St Charles, MO 63304
Direct: 636-720-1589
On Mon, Feb 16, 2009 at 4:22 PM, Sebastien Bihorel
<[email protected]> wrote:
Thanks Leonid,
However, there is still one point that is unclear to me. You have demonstrated
that p(y | y > LLQ) = p(y) / p(y>LOQ), given the assumptions of the text. Now,
this is a discrete probability, while l(t) is a likelihood... How can one
mathematically demonstrate the expression of l(t) used by Dr. Beal starting
from the previous expression of p(y | y > LLQ)?
*Sebastien Bihorel, PharmD, PhD*
PKPD Scientist
Cognigen Corp
Email: [email protected]
<mailto:[email protected]>
Phone: (716) 633-3463 ext. 323
Leonid Gibiansky wrote:
You can view it as:
p(y ∩ y > LLQ) = 0 when y < LLQ
p(y ∩ y > LLQ) = p(y) when y > LLQ
Another way to look on this is to say that
p(y | y > LLQ) is proportional to p(y) and should integrate to 1
integral(p(y)) over y > LLQ is ( 1- phi((LLQ-f(t)/g(t))) that immediately
leads to l(t) below.
As to the 0 to 1 restriction, l(t) is the density, not probability.
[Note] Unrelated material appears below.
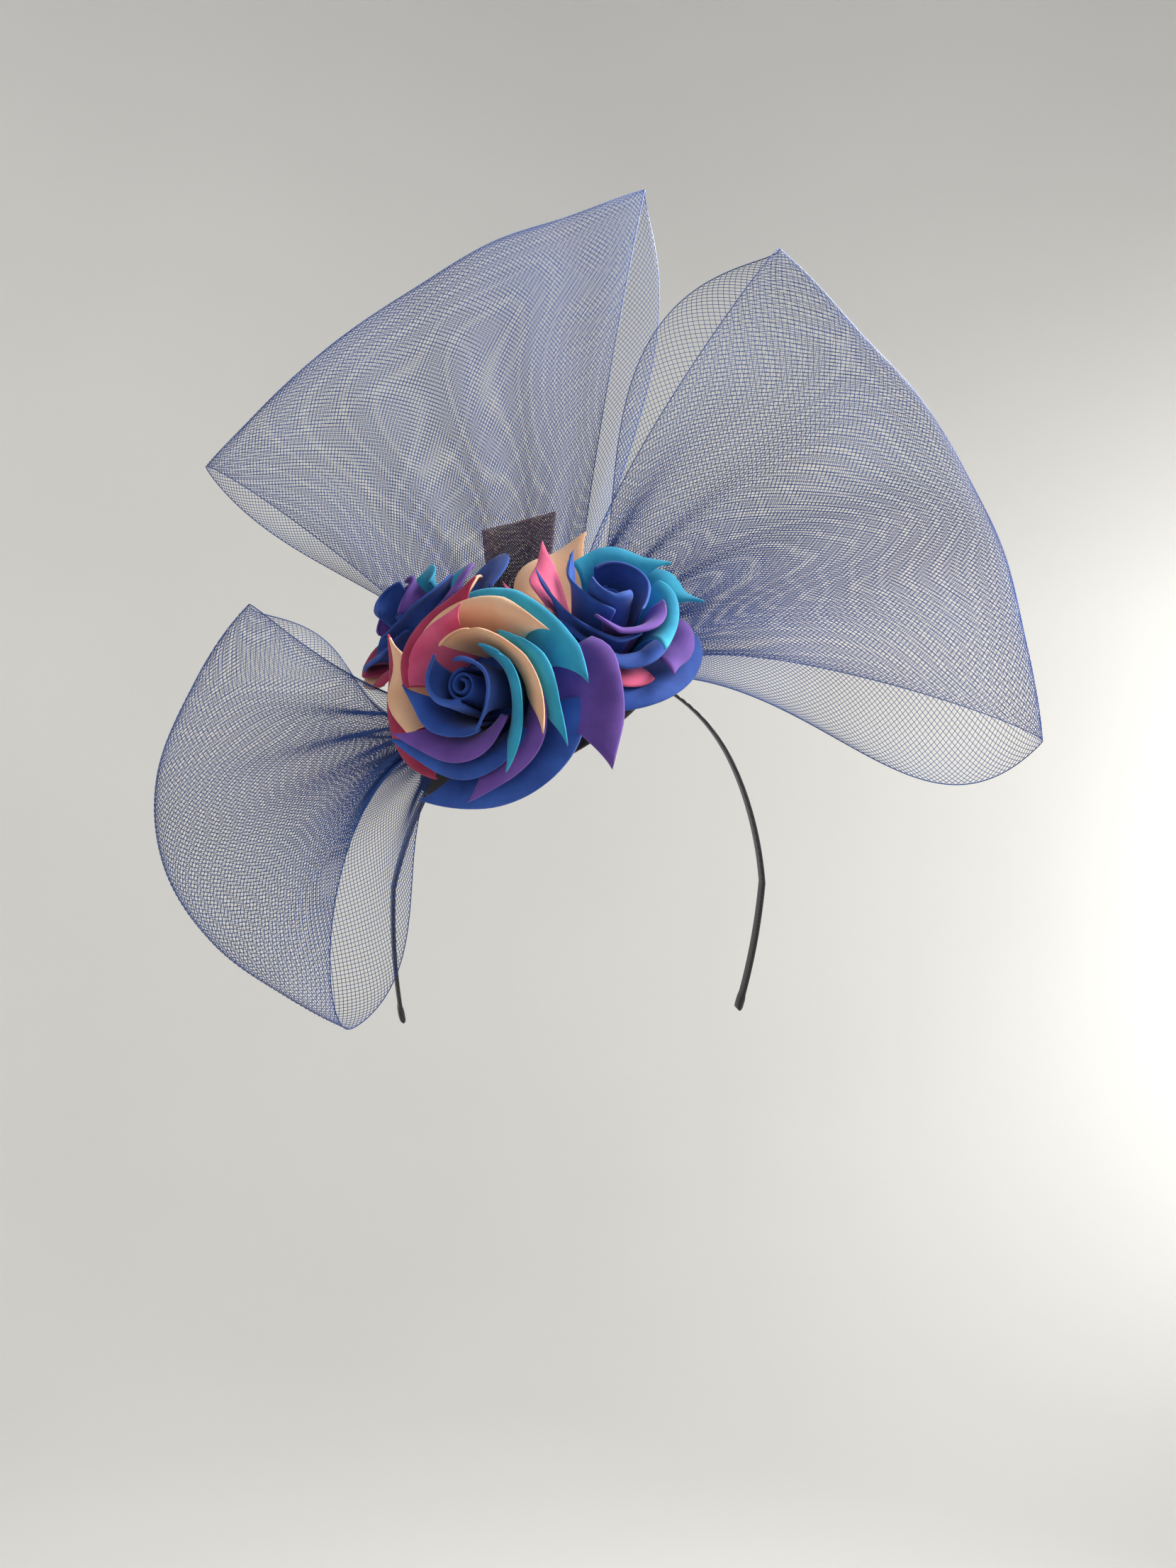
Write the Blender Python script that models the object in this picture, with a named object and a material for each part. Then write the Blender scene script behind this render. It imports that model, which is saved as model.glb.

It should
integrate to one but can be smaller or greater than 1 (any positive number).
Leonid
--------------------------------------
Leonid Gibiansky, Ph.D.
President, QuantPharm LLC
web: www.quantpharm.com
e-mail: LGibiansky at quantpharm.com
tel: (301) 767 5566
Sebastien Bihorel wrote:
Dear colleagues,
In a paper dated from 2001, Dr. Beal presented several methods to handle data
below the quantification limit (Journal of Pharmacokinetics and
Pharmacodynamics, Vol. 28, No. 5, October 2001), including the M2 method that
can be implemented in NONMEM 6 via the YLO functionnality. I would like to
submit some questions to the list about the theory associated to the M2 method.
I quote:
"...the BQL observations can be discarded, and under the assumption that all
the D(t) [the distribution of residual errors] are normal, the method of
maximum conditional likelihood estimation can be applied to the remaining
observations (method M2). With this method, the likelihood for the data,
conditional on the fact that by design, all (remaining) observations are above
the QL, is maximized with respect to the model parameters. The density function
of the distribution on possible observations at time t, evaluated at y(t), is
1/sqrt( 2*pi*g(t) ))*exp( -0.5*( y(t)-f(t) )^2/g(t) ) and the probability that
an observation at time t is above the QL is 1- phi((QL-f(t)/g(t))), where phi
is the cumulative normal distribution function. Therefore, conditional on the
observation at time t being above QL, the likelihood for y(t) is the ratio:
l(t)=(1/sqrt( 2*pi*g(t) ))*exp( -0.5*( y(t)-f(t) )^2/g(t) ) /( 1-
phi((QL-f(t)/g(t))) [equation 1]"
Now, lets A and B be two events. The probability of A, given B is: p(A|B) =
p(A∩B) / p(B)
In the context of Dr. Beal's paper, I interpret A as simply the observation
y(t) and B as the fact that y(t) is above QL, and thus have the following
questions about equation 1:
- it looks like p(A∩B) in equation 1 simplifies to the probability of y(t)
given the model parameters, i.e. p(A). Which part of the problem allows this
simplification?
- how can l(t) be constrained between 0 and 1 if both numerator and denominator
can vary between 0 and 1?
Any comment from nmusers will be greatly appreciated.